Recently, Yahoo announced that it’s sales in Q4 were going soft and reduced revenue and profit guidance for the year. The internet advertising category that Yahoo competes in had been growing by leaps and bounds. Thus, Yahoo’s announcement ended up punishing its stock and the sector in general.

A lot has been written about what’s going on at Yahoo. Company officials blamed its shortfall in earnings on a downturn in the automobile and housing sectors and – predictably – sidestepped the issue of whether execution problems getting their new search product out the door could be a contributing problem. Meanwhile, we’ve been waiting and waiting for someone to pick up on the obvious.

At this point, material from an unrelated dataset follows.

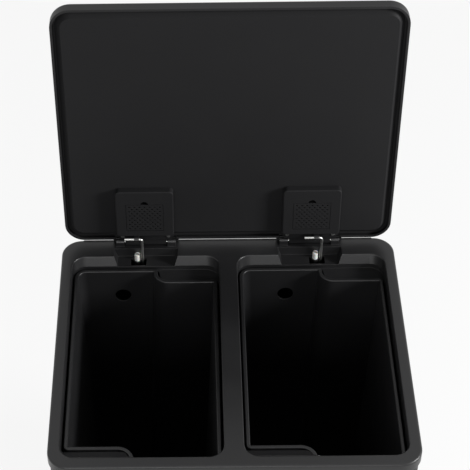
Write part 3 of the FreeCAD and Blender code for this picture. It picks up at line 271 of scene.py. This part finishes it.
# Zinc-plated drawn steel wire and pins: pale, bright, with fine lines along the wire.
ZINC_PLATED_STEEL = Finish(
    "zinc_plated_steel", "d3d3d0", "b4b5b3", 0.34, metallic=1.0, grain=Grain.DRAWN, grain_mm=0.4,
    relief_mm=0.01, patch_mm=12.0,
)
# Natural acetal, turned or moulded: white, waxy and slightly see-through at its edges.
NATURAL_ACETAL = Finish("natural_acetal", "f0f0ec", "e4e4df", 0.38, ior=1.48, subsurface=0.15)
# Carbon felt: black fibres with a coarse relief and hardly any gloss.
CARBON_FELT = Finish(
    "carbon_felt", "050505", "0a0a0a", 0.95, specular=0.1, grain=Grain.FELTED, grain_mm=1.5,
    relief_mm=0.3, patch_mm=8.0,
)
# Moulded rubber of the feet: matt and dusty black.
MOULDED_RUBBER = Finish("moulded_rubber", "1b1b1b", "232322", 0.72, specular=0.4, relief_mm=0.03)
# Dipped and baked black coat on the pressed steel lever: thin, even and slightly glossy.
DIP_COATED_STEEL = Finish(
    "dip_coated_steel", "1c1c1d", "222223", 0.34, grain=Grain.COATED, grain_mm=3.0, relief_mm=0.01
)


def new_piece(
    name: str, mesh: bmesh.types.BMesh, finish: Finish, body: str
) -> bpy.types.Object:
    """Turns a finished mesh into a piece that rides on a body of the frame.

    Args:
        name: The piece's name.
        mesh: The mesh, in metres in the row frame; it is freed.
        finish: Its finish.
        body: The body that it moves with.

    Returns:
        The new object.
    """
    bmesh.ops.recalc_face_normals(mesh, faces=mesh.faces)
    data = bpy.data.meshes.new(name)
    mesh.to_mesh(data)
    mesh.free()
    piece = bpy.data.objects.new(name, data)
    bpy.context.scene.collection.objects.link(piece)
    data.materials.append(finish.material())
    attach(piece, body)
    LOG.info("piece %s: %d faces, on %s", name, len(data.polygons), body)
    return piece


def rounded_block(low: Vector, high: Vector, radius: float) -> bmesh.types.BMesh:
    """Makes a block with rounded edges.

    Args:
        low: Its lowest corner, in metres.
        high: Its highest corner, in metres.
        radius: The radius of its edges, in millimetres.

    Returns:
        The mesh.
    """
    mesh = bmesh.new()
    centre, size = (low + high) / 2, high - low
    place = Matrix.Translation(centre) @ Matrix.Diagonal((*size, 1.0))
    bmesh.ops.create_cube(mesh, size=1.0, matrix=place)
    bmesh.ops.bevel(
        mesh, geom=mesh.edges[:], offset=radius * MM, segments=BLOCK_SEGMENTS, affect="EDGES"
    )
    return mesh


def dress_nodes(frame: dict, finish: Finish, *names: str) -> None:
    """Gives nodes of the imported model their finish.

    Args:
        finish: The finish.
        names: The nodes.
    """
    for name in names:
        data = frame["nodes"][name].data
        data.materials.clear()
        data.materials.append(finish.material())
        LOG.info("node %s: %s", name, finish.name)


@dataclass
class Casing:
    """The fixed body: sheet sleeve, top frame, base tray, feet, dampers and their screws.

    Sizes are in millimetres.
    """

    frame: dict
    rim_top: float = 600.0
    seam_width: float = 7.0
    seam_rise: float = 0.5
    seam_margin: float = 3.0
    seam_round: float = 0.35
    bead_margin: float = 30.0
    bead_depth: float = 2.6
    bead_rise: float = 1.3
    bead_sink: float = 3.0
    guard_width: float = 95.0
    guard_depth: float = 2.0
    guard_rise: float = 11.5
    edge_round: float = 0.9

    def build(self) -> None:
        """Adds the seam of the sleeve and the upstands along the frame's rear edge."""
        self.fold_seam()
        low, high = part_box("top_frame")
        rear, top = high.y - self.edge_round * MM, self.rim_top * MM
        half = (high.x - low.x) / 2 - self.bead_margin * MM
        sink = self.bead_sink * MM
        bead_low = Vector((-half, rear - self.bead_depth * MM, top - sink))
        bead_high = Vector((half, rear, top + self.bead_rise * MM))
        bead = rounded_block(bead_low, bead_high, self.edge_round)
        new_piece("rear_bead", bead, GRAINED_POLYPROPYLENE, "bin")
        for side in SIDES:
            pin_low, pin_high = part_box(f"hinge_pin_{side}")
            middle, reach = (pin_low.x + pin_high.x) / 2, self.guard_width / 2 * MM
            guard_low = Vector((middle - reach, rear - self.guard_depth * MM, top - sink))
            guard_high = Vector((middle + reach, rear, top + self.guard_rise * MM))
            guard = rounded_block(guard_low, guard_high, self.edge_round)
            new_piece(f"hinge_guard_{side}", guard, GRAINED_POLYPROPYLENE, "bin")

    def fold_seam(self) -> None:
        """Lays the flat lock seam down the back of the sleeve."""
        low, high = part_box("outer_shell")
        half, rise = self.seam_width / 2 * MM, self.seam_rise * MM
        margin = self.seam_margin * MM
        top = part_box("top_frame")[0].z - margin
        seam = rounded_block(
            Vector((-half, high.y - rise, low.z + margin)),
            Vector((half, high.y + rise, top)),
            self.seam_round,
        )
        new_piece("sleeve_seam", seam, POWDER_COAT, "bin")

    def dress(self) -> None:
        """Gives the casing's nodes their finishes."""
        dress_nodes(self.frame, POWDER_COAT, "outer_shell")
        dress_nodes(self.frame, GRAINED_POLYPROPYLENE, "top_frame", "base_tray")
        dress_nodes(self.frame, GRAINED_POLYPROPYLENE, *[f"damper_body_{side}" for side in SIDES])
        dress_nodes(self.frame, MOULDED_RUBBER, "feet")
        dress_nodes(self.frame, ZINC_PLATED_STEEL, *[f"hinge_pin_{side}" for side in SIDES])
        dress_nodes(self.frame, ZINC_PLATED_STEEL, "frame_screws", "base_screws")


@dataclass
class Lid:
    """The lid: pressed skin, inner panel, hinge brackets and the filter housings with their doors."""

    frame: dict

    def dress(self) -> None:
        """Gives the lid's nodes their finishes."""
        dress_nodes(self.frame, POWDER_COAT, "lid_skin")
        dress_nodes(self.frame, BLASTED_POLYPROPYLENE, "lid_liner")
        dress_nodes(self.frame, ZINC_PLATED_STEEL, "bracket_screws")
        for side in SIDES:
            dress_nodes(self.frame, GRAINED_POLYPROPYLENE, f"hinge_bracket_{side}")
            dress_nodes(
                self.frame, BLASTED_POLYPROPYLENE, f"filter_housing_{side}", f"filter_door_{side}"
            )
            dress_nodes(self.frame, CARBON_FELT, f"filter_pad_{side}")


@dataclass
class Buckets:
    """The two lift-out buckets."""

    frame: dict

    def dress(self) -> None:
        """Gives the buckets their finish."""
        dress_nodes(self.frame, SMOOTH_POLYPROPYLENE, *[f"bucket_{side}" for side in SIDES])


@dataclass
class Linkage:
    """Lift rods, their clips, the damper plungers and the pedal."""

    frame: dict

    def dress(self) -> None:
        """Gives the moving metal and plastic parts of the linkage their finishes."""
        for side in SIDES:
            dress_nodes(self.frame, ZINC_PLATED_STEEL, f"lift_rod_{side}", f"rod_clip_{side}")
            dress_nodes(self.frame, NATURAL_ACETAL, f"damper_plunger_{side}")
        dress_nodes(self.frame, NATURAL_ACETAL, "pedal_bushes")
        dress_nodes(self.frame, ZINC_PLATED_STEEL, "pedal_axle", "axle_clips")
        dress_nodes(self.frame, DIP_COATED_STEEL, "pedal_frame")
        dress_nodes(self.frame, GRAINED_POLYPROPYLENE, "pedal_pad")


@dataclass(frozen=True)
class Softbox:
    """A square or oblong soft lamp that points at a spot, in metres and watts."""

    name: str
    place: tuple[float, float, float]
    aim: tuple[float, float, float]
    width: float
    height: float
    power: float

    def build(self) -> None:
        """Hangs the lamp and turns it to its spot."""
        light = bpy.data.lights.new(self.name, "AREA")
        light.shape = "RECTANGLE"
        light.size, light.size_y = self.width, self.height
        light.energy = self.power
        lamp = bpy.data.objects.new(self.name, light)
        bpy.context.scene.collection.objects.link(lamp)
        lamp.location = self.place
        toward = Vector(self.aim) - Vector(self.place)
        lamp.rotation_mode = "QUATERNION"
        lamp.rotation_quaternion = toward.to_track_quat("-Z", "Y")


@dataclass
class Studio:
    """Pale floor, soft lamps, white surround and the camera at the photograph's angle.

    Places are in metres, angles in degrees, the lens in millimetres and the painted shade of the floor
    around the bin in shares of the bin's half width and half depth.
    """

    floor_size: float = 12.0
    floor_colour: str = "f2f2f1"
    floor_glow: float = 0.9
    # The floor's glow fades between these shares of the bin's half size, a painted shade under and around
    # the bin.
    shade_start: float = 0.94
    shade_end: float = 1.15
    surround: float = 0.14
    camera_place: tuple[float, float, float] = (-0.0505, -1.4361, 2.1679)
    heading: float = 0.681
    pitch: float = 43.469
    roll: float = -1.058
    lens: float = 119.24
    shift: float = 0.1185
    lamps: tuple[Softbox, ...] = (
        Softbox("front", (-0.3, -2.8, 1.55), (0.0, 0.1, 0.75), 1.8, 1.2, 23.0),
        Softbox("right", (2.0, -0.5, 1.5), (-0.2, 0.0, 0.55), 0.5, 0.5, 58.0),
    )

    def build(self) -> None:
        """Makes the floor, the surround, the lamps and the camera."""
        self.lay_floor()
        self.fill_surround()
        for lamp in self.lamps:
            lamp.build()
        self.set_camera()
        bpy.context.scene.view_settings.view_transform = "Standard"

    def lay_floor(self) -> None:
        """Lays a pale floor that looks white to the camera and still keeps the shadow."""
        mesh = bmesh.new()
        bmesh.ops.create_grid(mesh, x_segments=1, y_segments=1, size=self.floor_size / 2)
        data = bpy.data.meshes.new("floor")
        mesh.to_mesh(data)
        mesh.free()
        floor = bpy.data.objects.new("floor", data)
        bpy.context.scene.collection.objects.link(floor)
        material = bpy.data.materials.new("painted_floor")
        material.use_nodes = True
        tree = material.node_tree
        tree.nodes.clear()
        paint = add_node(
            tree, "ShaderNodeBsdfDiffuse", {}, {"Color": linear(self.floor_colour)}
        ).outputs["BSDF"]
        white = {"Color": linear("ffffff"), "Strength": 1.0}
        glow = add_node(tree, "ShaderNodeEmission", {}, white).outputs["Emission"]
        seen = add_node(
            tree,
            "ShaderNodeMath",
            {"operation": "MULTIPLY"},
            {0: self.seen_directly(tree), 1: self.floor_glow_with_painted_shade(tree)},
        ).outputs["Value"]
        mix = add_node(tree, "ShaderNodeMixShader", {}, {0: seen, 1: paint, 2: glow}).outputs["Shader"]
        add_node(tree, "ShaderNodeOutputMaterial", {}, {"Surface": mix})
        data.materials.append(material)

    def floor_glow_with_painted_shade(self, tree: bpy.types.NodeTree) -> bpy.types.NodeSocket:
        """Adds nodes that give the floor's glow, which fades out under the bin and a little way around it:
        a painted shade on the floor there.

        Args:
            tree: The floor's node tree.

        Returns:
            The socket with the share of glow.
        """
        low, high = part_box("base_tray")
        half = ((high.x - low.x) / 2, (high.y - low.y) / 2, 1.0)
        place = add_node(tree, "ShaderNodeTexCoord").outputs["Object"]
        absolute = {"operation": "ABSOLUTE"}
        reach = add_node(tree, "ShaderNodeVectorMath", absolute, {0: place}).outputs["Vector"]
        share = add_node(
            tree, "ShaderNodeVectorMath", {"operation": "DIVIDE"}, {0: reach, 1: half}
        ).outputs["Vector"]
        parts = add_node(tree, "ShaderNodeSeparateXYZ", {}, {"Vector": share}).outputs
        farther = add_node(
            tree, "ShaderNodeMath", {"operation": "MAXIMUM"}, {0: parts["X"], 1: parts["Y"]}
        ).outputs["Value"]
        # Painted shade: the glow is nought inside the bin's footprint and rises smoothly to full a little
        # way outside it, so the floor is darker under and around the bin.
        return add_node(
            tree,
            "ShaderNodeMapRange",
            {"interpolation_type": "SMOOTHSTEP"},
            {
                "Value": farther,
                "From Min": self.shade_start,
                "From Max": self.shade_end,
                "To Max": self.floor_glow,
            },
        ).outputs["Result"]

    @staticmethod
    def seen_directly(tree: bpy.types.NodeTree) -> bpy.types.NodeSocket:
        """Adds nodes that give one for what the eye sees straight, mirrored or through glass.

        Args:
            tree: The node tree to add to.

        Returns:
            The socket with that value.
        """
        path = add_node(tree, "ShaderNodeLightPath").outputs
        seen = path["Is Camera Ray"]
        for ray in ("Is Glossy Ray", "Is Transmission Ray"):
            inputs = {0: seen, 1: path[ray]}
            seen = add_node(tree, "ShaderNodeMath", {"operation": "MAXIMUM"}, inputs).outputs["Value"]
        return seen

    def fill_surround(self) -> None:
        """Fills the surround with a dim even light that looks white where it is seen."""
        world = bpy.data.worlds.new("surround")
        bpy.context.scene.world = world
        world.use_nodes = True
        tree = world.node_tree
        tree.nodes.clear()
        strength = add_node(
            tree,
            "ShaderNodeMapRange",
            {},
            {"Value": self.seen_directly(tree), "To Min": self.surround, "To Max": 1.0},
        ).outputs["Result"]
        light = add_node(
            tree, "ShaderNodeBackground", {}, {"Color": linear("ffffff"), "Strength": strength}
        )
        add_node(tree, "ShaderNodeOutputWorld", {}, {"Surface": light.outputs["Background"]})

    def set_camera(self) -> None:
        """Sets the camera where the perspective of the photograph puts it."""
        data = bpy.data.cameras.new("camera")
        data.lens = self.lens
        data.shift_x = self.shift
        data.clip_start, data.clip_end = NEAR_CLIP, FAR_CLIP
        camera = bpy.data.objects.new("camera", data)
        bpy.context.scene.collection.objects.link(camera)
        turn = (
            Matrix.Rotation(math.radians(self.heading), 4, "Z")
            @ Matrix.Rotation(math.radians(90 - self.pitch), 4, "X")
            @ Matrix.Rotation(math.radians(self.roll), 4, "Z")
        )
        camera.matrix_world = Matrix.Translation(self.camera_place) @ turn
        bpy.context.scene.camera = camera


def main() -> None:
    """Builds the looks piece by piece."""
    logging.basicConfig(level=logging.INFO, format="%(name)s: %(message)s")
    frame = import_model()
    casing = Casing(frame)
    casing.build()
    for assembly in (casing, Lid(frame), Buckets(frame), Linkage(frame)):
        assembly.dress()
    Studio().build()


if __name__ == "__main__":
    main()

Sure, Detroit is in a slump and the housing market has slowed down in a way that is noticeable to all. Even so, what’s impacting Yahoo is that and the fact that the first screen – television – has come back from the dead.

This seasons’ new televisions shows are the strongest on record and advertisers have returned to the Big 4 (ABC, CBS, NBC, and Fox). Spending is up in the upfront market (which is where a lot of the money gets spent on the Big 4) and on cable. Since companies only have a certain amount of money to spend on marketing and advertising, what goes up over on in TV-land must go down elsewhere. this incremental spending is being felt over at Yahoo, where spending on Internet advertising – both display ads and search – has slowed down noticeably.

Somehow in all the excitement about the three screens – television, the PC, and mobile – the industry forgot the most basic lesson of all. Compelling content drives people. And advertisers put their dollars where the people are. And right now, a lot of people are watching TV because its worth watching again.